__GOAL__
A faithful transcription of all the data is required.

* Start *

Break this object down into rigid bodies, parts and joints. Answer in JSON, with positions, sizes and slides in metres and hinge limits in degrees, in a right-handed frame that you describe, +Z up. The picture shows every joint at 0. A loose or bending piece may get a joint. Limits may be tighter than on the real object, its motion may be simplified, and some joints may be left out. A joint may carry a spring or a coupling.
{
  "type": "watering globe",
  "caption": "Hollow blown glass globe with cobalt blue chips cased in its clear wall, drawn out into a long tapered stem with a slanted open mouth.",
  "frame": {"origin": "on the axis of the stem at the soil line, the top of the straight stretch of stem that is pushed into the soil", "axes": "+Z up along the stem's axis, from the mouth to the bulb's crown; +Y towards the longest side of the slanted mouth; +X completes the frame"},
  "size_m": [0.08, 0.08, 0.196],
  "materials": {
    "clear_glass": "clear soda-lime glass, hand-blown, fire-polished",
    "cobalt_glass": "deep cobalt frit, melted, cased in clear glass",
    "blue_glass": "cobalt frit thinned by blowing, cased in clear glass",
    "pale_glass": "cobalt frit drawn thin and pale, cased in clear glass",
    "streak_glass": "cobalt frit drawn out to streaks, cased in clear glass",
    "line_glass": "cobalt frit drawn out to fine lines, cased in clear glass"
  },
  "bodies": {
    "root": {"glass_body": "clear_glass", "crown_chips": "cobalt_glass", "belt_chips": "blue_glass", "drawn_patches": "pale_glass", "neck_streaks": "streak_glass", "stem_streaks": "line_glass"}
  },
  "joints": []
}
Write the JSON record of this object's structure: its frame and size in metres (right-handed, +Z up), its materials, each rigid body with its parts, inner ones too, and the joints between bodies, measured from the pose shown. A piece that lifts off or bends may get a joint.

* End *

__TASK RESULT__
Break this object down into rigid bodies, parts and joints. Answer in JSON, with positions, sizes and slides in metres and hinge limits in degrees, in a right-handed frame that you describe, +Z up. The picture shows every joint at 0. A loose or bending piece may get a joint. Limits may be tighter than on the real object, its motion may be simplified, and some joints may be left out. A joint may carry a spring or a coupling.
{
  "type": "watering globe",
  "caption": "Hollow blown glass globe with cobalt blue chips cased in its clear wall, drawn out into a long tapered stem with a slanted open mouth.",
  "frame": {"origin": "on the axis of the stem at the soil line, the top of the straight stretch of stem that is pushed into the soil", "axes": "+Z up along the stem's axis, from the mouth to the bulb's crown; +Y towards the longest side of the slanted mouth; +X completes the frame"},
  "size_m": [0.08, 0.08, 0.196],
  "materials": {
    "clear_glass": "clear soda-lime glass, hand-blown, fire-polished",
    "cobalt_glass": "deep cobalt frit, melted, cased in clear glass",
    "blue_glass": "cobalt frit thinned by blowing, cased in clear glass",
    "pale_glass": "cobalt frit drawn thin and pale, cased in clear glass",
    "streak_glass": "cobalt frit drawn out to streaks, cased in clear glass",
    "line_glass": "cobalt frit drawn out to fine lines, cased in clear glass"
  },
  "bodies": {
    "root": {"glass_body": "clear_glass", "crown_chips": "cobalt_glass", "belt_chips": "blue_glass", "drawn_patches": "pale_glass", "neck_streaks": "streak_glass", "stem_streaks": "line_glass"}
  },
  "joints": []
}
Write the JSON record of this object's structure: its frame and size in metres (right-handed, +Z up), its materials, each rigid body with its parts, inner ones too, and the joints between bodies, measured from the pose shown. A piece that lifts off or bends may get a joint.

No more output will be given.